Neither Thatcher nor Blair completed their third terms. Even Kohl overcame a party revolt before unification gave him a second political life.
“A third term will be the hardest for Merkel,” Ulrich Sarcinelli, a political scientist at the University of Koblenz-Landau, said by phone. “Questions will arise about who becomes her heir-apparent and what her Christian Democratic Union stands for as a party. As soon as her approval ratings decline, she will also come under pressure within her party.”
Merkel’s personal strengths with voters include her “totally unpretentious” style and that she “analyzes problems” rather than seeking out “the grand design,” Christine Lieberknecht, a Christian Democratic Union party ally who is state premier of Thuringia, said in an interview. “She speaks with people eye-to-eye and they appreciate that. Yet at the same time, she’s the most powerful woman in the world.”
Merkel, a Lutheran pastor’s daughter who excelled in school, was working as a researcher in a state physics lab when East Germany opened its border to the West on Nov. 9, 1989. Soon after, she walked into the office of a pro-democracy group to help set up personal computers.

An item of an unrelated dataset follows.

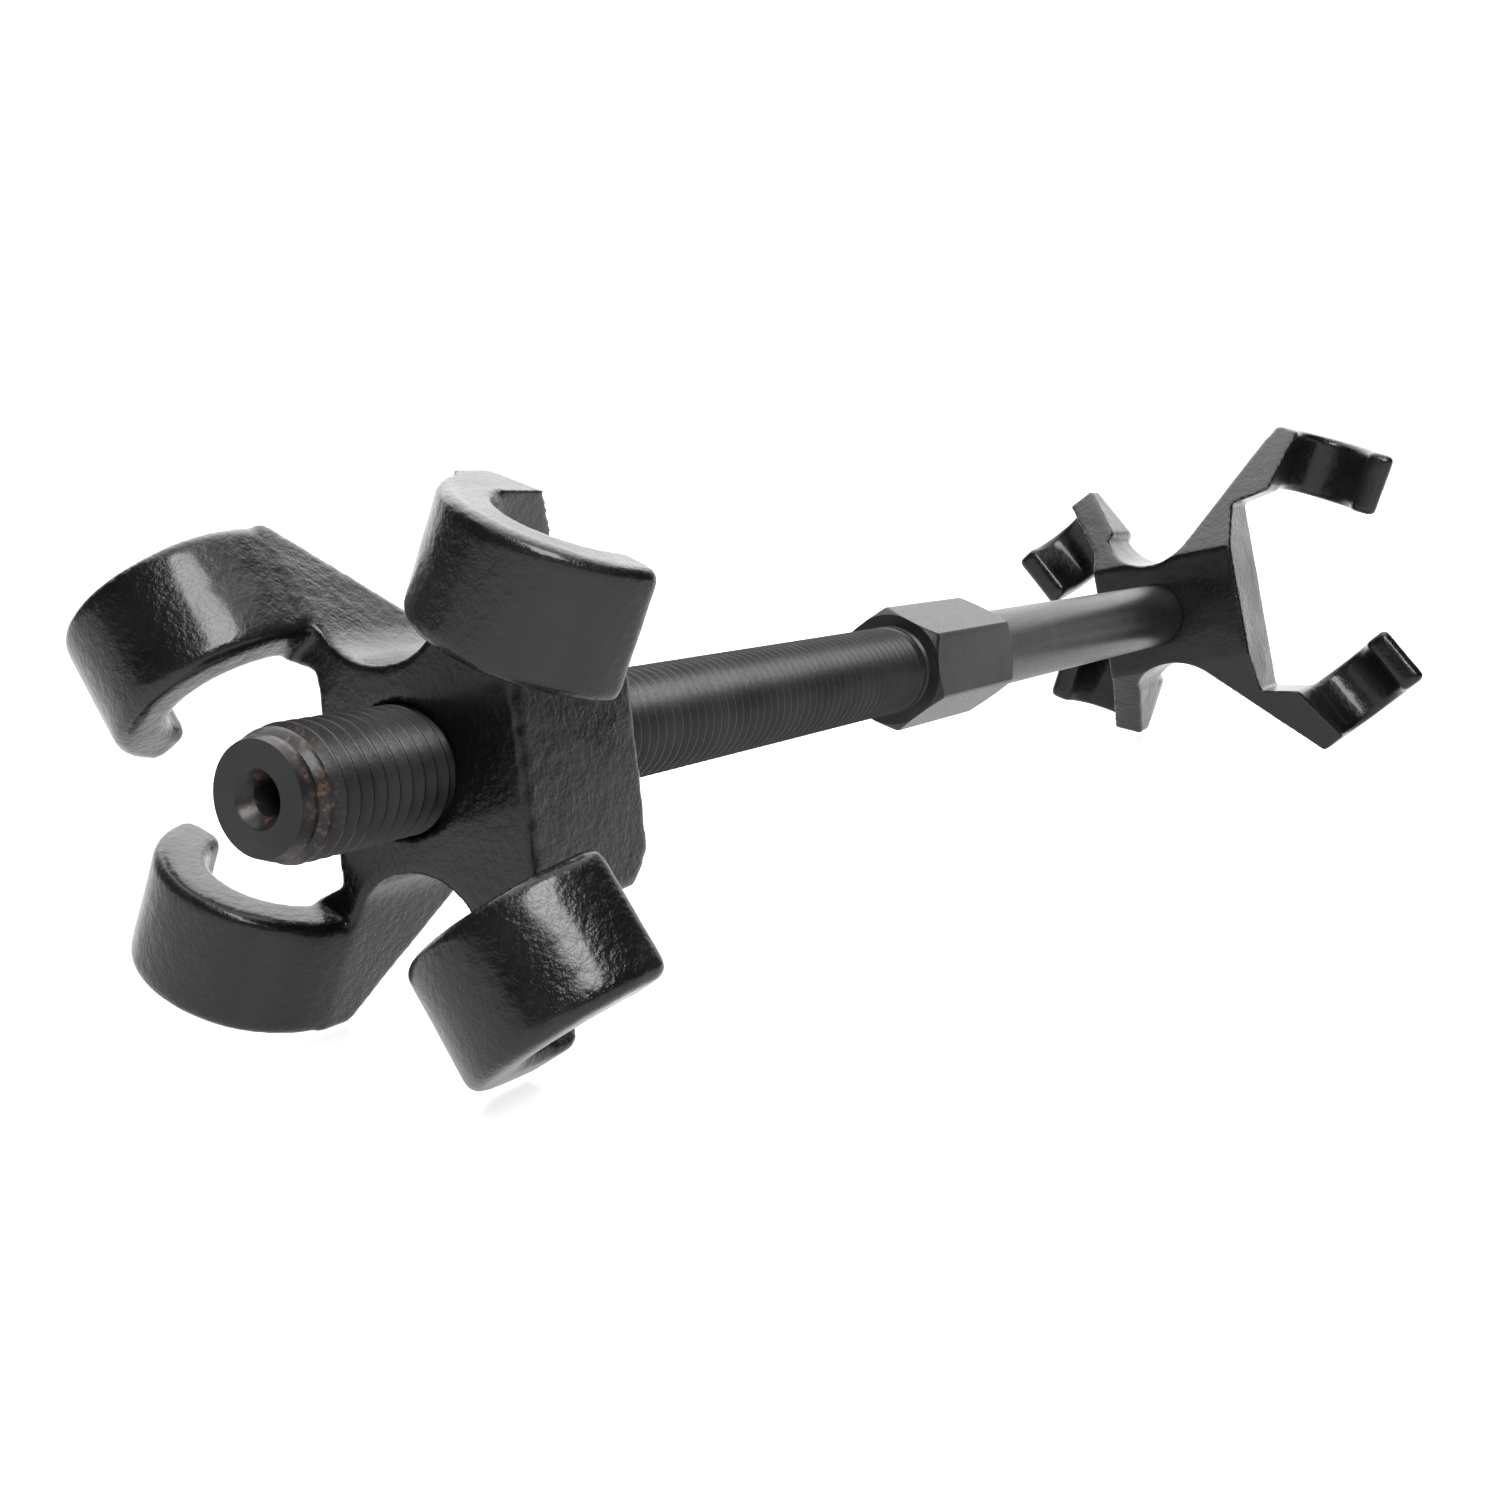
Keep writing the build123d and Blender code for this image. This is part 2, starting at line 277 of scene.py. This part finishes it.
# ---------------------------------------------------------------- materials
class Look:
    """A node material and the few calls that its layers are made with."""

    def __init__(self, name, colour, roughness, metallic=0.0, coat=0.0, coat_roughness=0.1, specular=0.5):
        self.material = bpy.data.materials.new(name)
        self.material.use_nodes = True
        self.nodes = self.material.node_tree.nodes
        self.link = self.material.node_tree.links.new
        self.shader = self.nodes["Principled BSDF"]
        self.shader.inputs["Base Color"].default_value = (*colour, 1)
        self.shader.inputs["Roughness"].default_value = roughness
        self.shader.inputs["Metallic"].default_value = metallic
        self.shader.inputs["Coat Weight"].default_value = coat
        self.shader.inputs["Coat Roughness"].default_value = coat_roughness
        self.shader.inputs["Specular IOR Level"].default_value = specular
        self.place = self.nodes.new("ShaderNodeTexCoord").outputs["Object"]
        self.normal = None

    def noise(self, size, detail=2.0, roughness=0.5):
        """A noise whose lumps are about size metres across."""
        node = self.nodes.new("ShaderNodeTexNoise")
        node.inputs["Scale"].default_value = 1 / size
        node.inputs["Detail"].default_value = detail
        node.inputs["Roughness"].default_value = roughness
        self.link(self.place, node.inputs["Vector"])
        return node.outputs["Fac"]

    def ramp(self, source, low, high, start=0.0, end=1.0):
        """Maps low..high of the source to start..end."""
        node = self.nodes.new("ShaderNodeMapRange")
        for socket, value in zip(("From Min", "From Max", "To Min", "To Max"), (low, high, start, end)):
            node.inputs[socket].default_value = value
        self.link(source, node.inputs["Value"])
        return node.outputs["Result"]

    def mix(self, factor, first, second):
        """A colour between two, each a colour or another layer's output."""
        node = self.nodes.new("ShaderNodeMix")
        node.data_type = "RGBA"
        self.link(factor, node.inputs["Factor"])
        for socket, value in (("A", first), ("B", second)):
            slot = next(s for s in node.inputs if s.name == socket and s.type == "RGBA")
            if isinstance(value, tuple):
                slot.default_value = (*value, 1)
            else:
                self.link(value, slot)
        return next(s for s in node.outputs if s.type == "RGBA")

    def times(self, first, second):
        """The product of two outputs."""
        node = self.nodes.new("ShaderNodeMath")
        node.operation = "MULTIPLY"
        self.link(first, node.inputs[0])
        self.link(second, node.inputs[1])
        return node.outputs["Value"]

    def bump(self, source, height):
        """Adds a bump of that height, in metres, on top of those before it."""
        node = self.nodes.new("ShaderNodeBump")
        node.inputs["Distance"].default_value = height
        node.inputs["Strength"].default_value = 1.0
        self.link(source, node.inputs["Height"])
        if self.normal:
            self.link(self.normal, node.inputs["Normal"])
        self.normal = node.outputs["Normal"]
        self.link(self.normal, self.shader.inputs["Normal"])

    def along_screw(self):
        """How far a point is from the threaded end, in metres."""
        split = self.nodes.new("ShaderNodeSeparateXYZ")
        self.link(self.place, split.inputs["Vector"])
        node = self.nodes.new("ShaderNodeMath")
        node.operation = "SUBTRACT"
        self.link(split.outputs["X"], node.inputs[0])
        node.inputs[1].default_value = END_X * MM
        return node.outputs["Value"]


def casting_paint():
    """Glossy black paint over a sand-cast skin: orange peel, pits and duller grainy patches."""
    look = Look("casting_paint", (0.006, 0.006, 0.007), 0.32, coat=0.35, coat_roughness=0.14, specular=0.2)
    peel = look.noise(1.5 * MM, detail=2.5, roughness=0.55)
    grain = look.noise(0.6 * MM, detail=2.0, roughness=0.6)
    patches = look.noise(16 * MM, detail=2.0)
    colour = look.mix(look.ramp(patches, 0.35, 0.65), (0.004, 0.004, 0.0045), (0.008, 0.008, 0.008))
    look.link(colour, look.shader.inputs["Base Color"])
    look.link(look.ramp(patches, 0.3, 0.7, 0.24, 0.4), look.shader.inputs["Roughness"])
    look.bump(peel, 0.24 * MM)
    look.bump(grain, 0.11 * MM)
    return look.material


def screw_finish():
    """Black oxide on turned steel, oiled, with rust worn through at the threaded end."""
    look = Look("screw_black_oxide", (0.008, 0.008, 0.008), 0.38, coat=0.1, coat_roughness=0.25,
                specular=0.22)
    smear = look.noise(9 * MM, detail=3.0)
    fine = look.noise(0.5 * MM, detail=3.0, roughness=0.65)
    black = look.mix(look.ramp(smear, 0.35, 0.65), (0.006, 0.006, 0.006), (0.013, 0.013, 0.013))
    near_end = look.times(look.ramp(look.along_screw(), 0.2 * MM, 1.6 * MM),
                          look.ramp(look.along_screw(), 3 * MM, 8 * MM, 1.0, 0.0))
    blotches = look.ramp(look.noise(1.6 * MM, detail=4.0, roughness=0.7), 0.52, 0.66)
    rust = look.times(near_end, blotches)
    look.link(look.mix(rust, black, (0.085, 0.047, 0.03)), look.shader.inputs["Base Color"])
    look.link(look.ramp(fine, 0.3, 0.7, 0.3, 0.46), look.shader.inputs["Roughness"])
    look.bump(fine, 0.03 * MM)
    return look.material


def hardware_finish():
    """Satin black oxide on the washer, the nut and the pin."""
    look = Look("hardware_black_oxide", (0.02, 0.02, 0.021), 0.36)
    fine = look.noise(0.6 * MM, detail=3.0)
    patches = look.noise(5 * MM)
    look.link(look.mix(look.ramp(patches, 0.35, 0.65), (0.014, 0.014, 0.015), (0.03, 0.03, 0.031)),
              look.shader.inputs["Base Color"])
    look.link(look.ramp(patches, 0.3, 0.7, 0.3, 0.45), look.shader.inputs["Roughness"])
    look.bump(fine, 0.04 * MM)
    return look.material


def floor_finish():
    """A studio board lit from below as well as above, so that its shadows stay pale."""
    look = Look("studio_floor", (0.3, 0.3, 0.3), 0.18, specular=0.15)
    look.shader.inputs["Emission Color"].default_value = (1, 1, 1, 1)
    look.shader.inputs["Emission Strength"].default_value = 0.8
    look.link(look.ramp(look.noise(0.12, detail=2.0), 0.3, 0.7, 0.17, 0.2), look.shader.inputs["Roughness"])
    return look.material


# ---------------------------------------------------------------- pieces
screw = make_screw()
screw.data.materials.append(screw_finish())
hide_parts("spindle")
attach(screw, "screw")

paint = casting_paint()
for node, name, radius in (("travelling_jaw", "threaded_jaw_casting", BORE_RADIUS),
                           ("swivel_jaw", "swivel_jaw_casting", JOURNAL_BORE_RADIUS)):
    casting = make_casting(node, name, radius)
    casting.data.materials.clear()
    casting.data.materials.append(paint)
    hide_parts(node)
    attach(casting, node)

hardware = hardware_finish()
for node in ("thrust_washer", "retaining_nut", "lock_pin"):
    for material_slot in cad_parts[node].material_slots:
        material_slot.material = hardware

# ---------------------------------------------------------------- studio
FLOOR_HALF_WIDTH = 60.0
CEILING_STRENGTH = 2.0
CEILING_SPREAD = 70.0
BACKDROP_DIRECTION = (0.80, 0.50, 0.33)
BACKDROP_EDGE = (0.5, 0.78)
ROOM_STRENGTH = 0.02
BACKDROP_STRENGTH = 2.1
BACKDROP_AS_SEEN = 1.1

bm = bmesh.new()
bmesh.ops.create_grid(bm, x_segments=2, y_segments=2, size=FLOOR_HALF_WIDTH)
floor = new_object("floor", bm)
floor.data.materials.append(floor_finish())


def softbox(name, place, target, width, height, watts):
    """A rectangular area light at a place, facing a target."""
    light = bpy.data.lights.new(name, "AREA")
    light.shape = "RECTANGLE"
    light.size, light.size_y, light.energy = width, height, watts
    made = bpy.data.objects.new(name, light)
    made.location = place
    made.rotation_mode = "QUATERNION"
    made.rotation_quaternion = (Vector(target) - Vector(place)).to_track_quat("-Z", "Y")
    bpy.context.scene.collection.objects.link(made)


softbox("overhead", (0.2, 0.3, 0.95), (-0.1, 0, 0.03), 1.5, 1.3, 12)
softbox("front_key", (-0.67, -0.44, 0.69), (-0.2, 0, 0.05), 0.4, 0.5, 11)

ceiling = bpy.data.lights.new("ceiling", "SUN")
ceiling.energy = CEILING_STRENGTH
ceiling.angle = radians(CEILING_SPREAD)
bpy.context.scene.collection.objects.link(bpy.data.objects.new("ceiling", ceiling))

# bright behind the object, as the camera looks at it, and dark elsewhere; plain white to the camera itself
world = bpy.data.worlds.new("studio")
bpy.context.scene.world = world
world.use_nodes = True
tree = world.node_tree
background = tree.nodes["Background"]
direction = tree.nodes.new("ShaderNodeTexCoord")
turned = tree.nodes.new("ShaderNodeVectorMath")
turned.operation = "DOT_PRODUCT"
turned.inputs[1].default_value = BACKDROP_DIRECTION
tree.links.new(direction.outputs["Generated"], turned.inputs[0])
shade = tree.nodes.new("ShaderNodeMapRange")
shade_range = (*BACKDROP_EDGE, ROOM_STRENGTH, BACKDROP_STRENGTH)
for socket, value in zip(("From Min", "From Max", "To Min", "To Max"), shade_range):
    shade.inputs[socket].default_value = value
tree.links.new(turned.outputs["Value"], shade.inputs["Value"])
path = tree.nodes.new("ShaderNodeLightPath")
seen = tree.nodes.new("ShaderNodeMix")
seen.inputs["B"].default_value = BACKDROP_AS_SEEN
tree.links.new(path.outputs["Is Camera Ray"], seen.inputs["Factor"])
tree.links.new(shade.outputs["Result"], seen.inputs["A"])
tree.links.new(seen.outputs["Result"], background.inputs["Strength"])
background.inputs["Color"].default_value = (1, 1, 1, 1)
bpy.context.scene.view_settings.view_transform = "Standard"

# ---------------------------------------------------------------- camera
CAMERA_FROM_END = Vector((-160.28, -165.66, 39.51)) * MM
CAMERA_YAW = 30.0
CAMERA_PITCH = -8.49
LENS = 42.06
SENSOR = 36.0
camera_data = bpy.data.cameras.new("camera")
camera_data.lens = LENS
camera_data.sensor_width = SENSOR
camera_data.clip_start = 0.01
camera = bpy.data.objects.new("camera", camera_data)
camera.location = on_axis(0, 0, 0) + CAMERA_FROM_END
aim = Vector((cos(radians(CAMERA_PITCH)) * cos(radians(CAMERA_YAW)),
              cos(radians(CAMERA_PITCH)) * sin(radians(CAMERA_YAW)), sin(radians(CAMERA_PITCH))))
camera.rotation_mode = "QUATERNION"
camera.rotation_quaternion = aim.to_track_quat("-Z", "Y")
bpy.context.scene.collection.objects.link(camera)
bpy.context.scene.camera = camera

Within months, she was deputy spokeswoman for East Germany’s first and last freely elected government, where she came to the attention of CDU envoys. When East and West Germany merged and Kohl won the first post-unity election, he gave her a cabinet post.
A political outsider, Merkel honed her ambition to succeed as an eastern woman in a party dominated by West German men. In one of her boldest moments, she broke with Kohl over a party financing scandal in 2000. When Thatcher died in April, Merkel eulogized her as an advocate of freedom for the former Soviet bloc and an example for women striving for elected office.
Merkel, whose second husband is a fellow scientist, allowed other personal glimpses during the campaign. At an event in May sponsored by “Brigitte,” a women’s magazine, she talked about unwinding “when I stir the pot on the stove” and how “nice eyes” make men attractive.
Still missing is a Kohl-like vision for Germany and Europe. While Merkel has suggested she may try to reclaim national powers for Germany from the European Union level, she hasn’t spelled out a plan. It’s a point that was criticized by Peer Steinbrueck, her Social Democratic challenger and first-term finance minister.
He said Merkel simply refuses to spend political capital.
‘On the Line’
“Was there ever a time when Merkel said she won’t just wait and observe and instead says: ‘I’m putting my chancellorship on the line,’” Steinbrueck said.
Those moments may come during a third Merkel term. Merkel and Finance Minister Wolfgang Schaeuble acknowledged during the campaign that Greece may need a third bailout as early as next year, while declining to speculate on an amount. “When I know what something costs, then I will say it,” she said during a round table interview with other top candidates after polls closed yesterday.
Germany’s energy overhaul is another political and economic risk as subsidies for wind and solar power jack up electricity prices for homes and industry. The energy blueprint came after the Fukushima nuclear disaster in 2011 prompted Merkel to reverse course and back a nuclear-free Germany. That aligned her with most voters.
Merkel says changing Germany’s renewable-energy law will be her first priority in a third term. That still leaves the task of modernizing the power grid, a project she calls a matter of national pride, ingenuity and profit.
Also unfinished is the debt crisis and plans for a European banking union, where Germany has balked at calls by the European Commission and European Central Bank to set up a centralized system for winding down banks.
Bild, Germany’s most-read newspaper, reported in April that Merkel had told confidants that 10 years is the most a chancellor can stand, signaling she wouldn’t serve out her term if re-elected. She denied the report and repeated in a ZDF television panel interview last night that she plans to serve a full four-year term until 2017.
Numerous heirs-apparent, such as former Environment Minister Norbert Roettgen and Roland Koch, the former state premier of Hesse state who left politics to become chief executive officer of builder Bilfinger SE, have dropped out during Merkel’s 13 years as CDU head, felled by lost power struggles or scandal.
One possible successor is Labor Minister Ursula von der Leyen, a mother of seven who lived in the U.S. during the 1990s and irked Merkel by saying euro countries should put up gold as collateral for bailouts. Her father, Ernst Albrecht, was premier of Lower Saxony state. Others include Defense Minister Thomas de Maiziere, Merkel’s former chief of staff.
After eight years in power, Merkel’s legacy includes her decision, hatched over months and announced almost off-hand in a radio interview, to stamp out talk of a Greek exit from the euro and avoid a breakup of the 17-nation currency. She abolished the military draft, expanded day care and, taking up a classic Social Democratic theme, pushed through minimum-wage rules for temporary and construction workers.
While Die Welt newspaper calls her the “Iron Chancellor,” Merkel is no Thatcher, differing from the “Iron Lady” in her mistrust of financial markets, her pick-and-choose approach to ties with the U.S. and preference for pragmatism over ideology.
“Merkel’s weak point is the energy overhaul,” Sarcinelli said. “That could become the toughest test of a third term.”